Monday, Jul. 04, 1960

Bargain Day in Appliances

For consumers in the market for "white goods" (refrigerators, washing machines, etc.), the bargains last week were the best in many a moon. Hotpoint was so eager to unload that it had set up carnival-like displays around the nation, was giving away cokes, ice cream and balloons to kids who brought their mothers to the fair (next week, the kids can trade their mothers for space helmets). Whirlpool has cut distributor prices 6% on some refrigerator models. General Electric has stripped trim off other models to sell them as cheaper "economy specials." The industry was hustling as quickly as it could to move its oversupply of goods.

The appliance industry's problem is not so much a slump as a boom that failed to get off. As one G.E. applianceman explained: "Everybody was elated about the sensational golden '60s that were going to bust wide-open. We got a little over-optimistic." Production cutbacks are the or der of the day. Frigidaire last week laid off 1,150 Dayton-plant employees indefinitely. This week G.E.'s vast $300 million Appliance Park plant in Louisville shut down its refrigerator division for a week, laid off 4,500 workers. This month it will close its large home-laundry division for a week, idling another 1,500. But William P. Von Behren, G.E.'s general manager of Appliance Park, says that even with present layoffs the total work force is still 11,200--well above the 10,000 jobs that "we consider our base employment at Appliance Park, the jobs that are essentially unaffected by seasonal ups and downs or rapid changes in consumer buying habits."
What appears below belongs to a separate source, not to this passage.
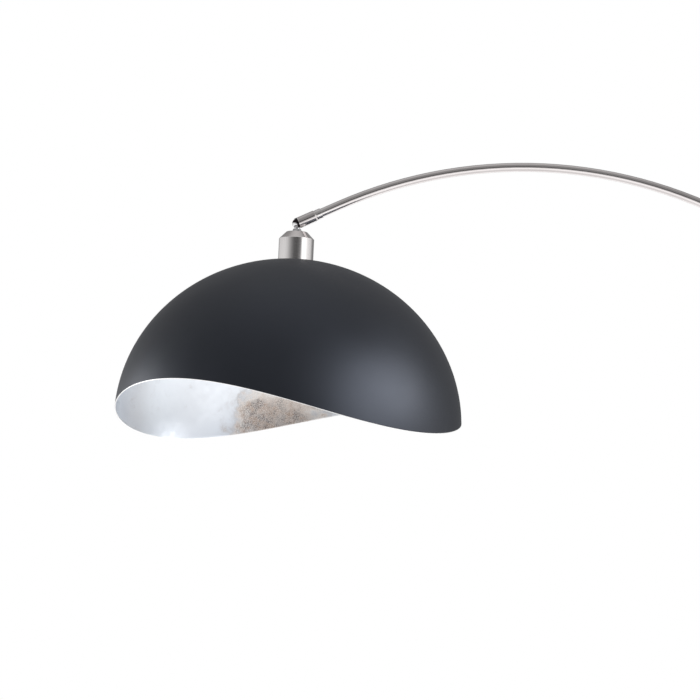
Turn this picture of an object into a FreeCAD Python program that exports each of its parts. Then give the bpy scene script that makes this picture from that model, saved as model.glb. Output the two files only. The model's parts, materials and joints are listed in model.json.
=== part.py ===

Actual industry sales of major appliances are running 4.2% behind those last year, estimates Hotpoint, and that was the second-best year in the industry's history. Main reason for the cutbacks now is excessive dealer inventories. The manufacturers overproduced and the dealers overstocked last fall in anticipation of the steel strike. Now dealers want to reduce their inventories before reordering. Since retail buying is holding up fairly well, most appliance makers expect a pickup in orders the last half of the year as dealer inventories drop.